Abstract

This paper presents a new statistical design method for maximizing the manufacturing yield of engineering systems for which the realizations of design parameters are assumed to be dependent random variables. Like in many practical situations, the method assumes that the joint distribution of design parameters is unknown and their marginal distributions can be estimated but are not necessarily symmetrical. This is a difficult problem to which little research has been devoted, other than using some brute force search methods. We use a Frank copula to construct the joint distribution of correlated random variables. Kumaraswamy density function is used to approximate their marginal distributions because of its flexibility and simplicity. The proposed method is based on the approximation of the yield integral over the largest rectangular hypercube (n-box) that is contained in the feasible region. It tries to maximize the yield by relocating and rescaling the box so that higher portion of the manufacturing yield is captured by this box.

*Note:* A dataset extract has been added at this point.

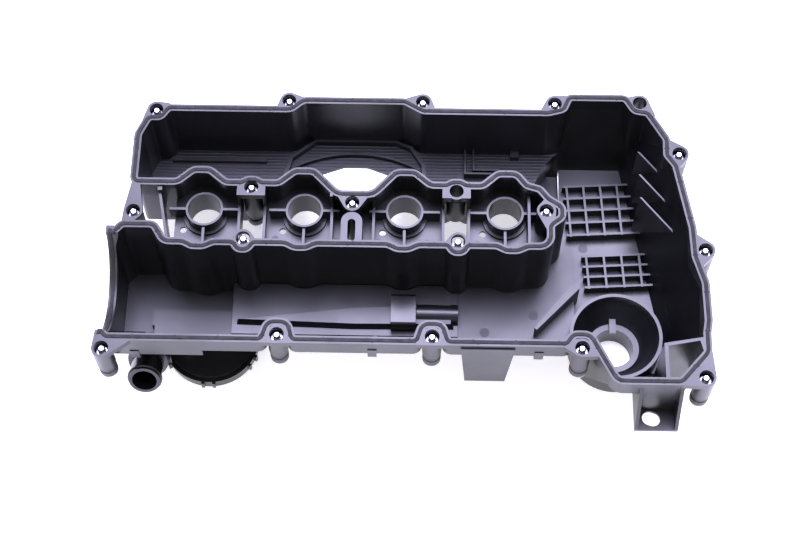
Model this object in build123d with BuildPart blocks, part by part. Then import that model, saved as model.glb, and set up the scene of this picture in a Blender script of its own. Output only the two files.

No integration is necessary since the yield of any given design is approximated by evaluating the cumulative distribution of the copula at the endpoints of the associated n-box. Finally, the actual yield of the optimal design is tested using Monte-Carlo simulation. This requires generating correlated random samples from the chosen copula distribution. One tutorial example and two practical design problems demonstrate the applications of the proposed method. Computational results show that the optimal designs significantly increase the manufacturing yield and this observation is verified using Monte-Carlo simulation.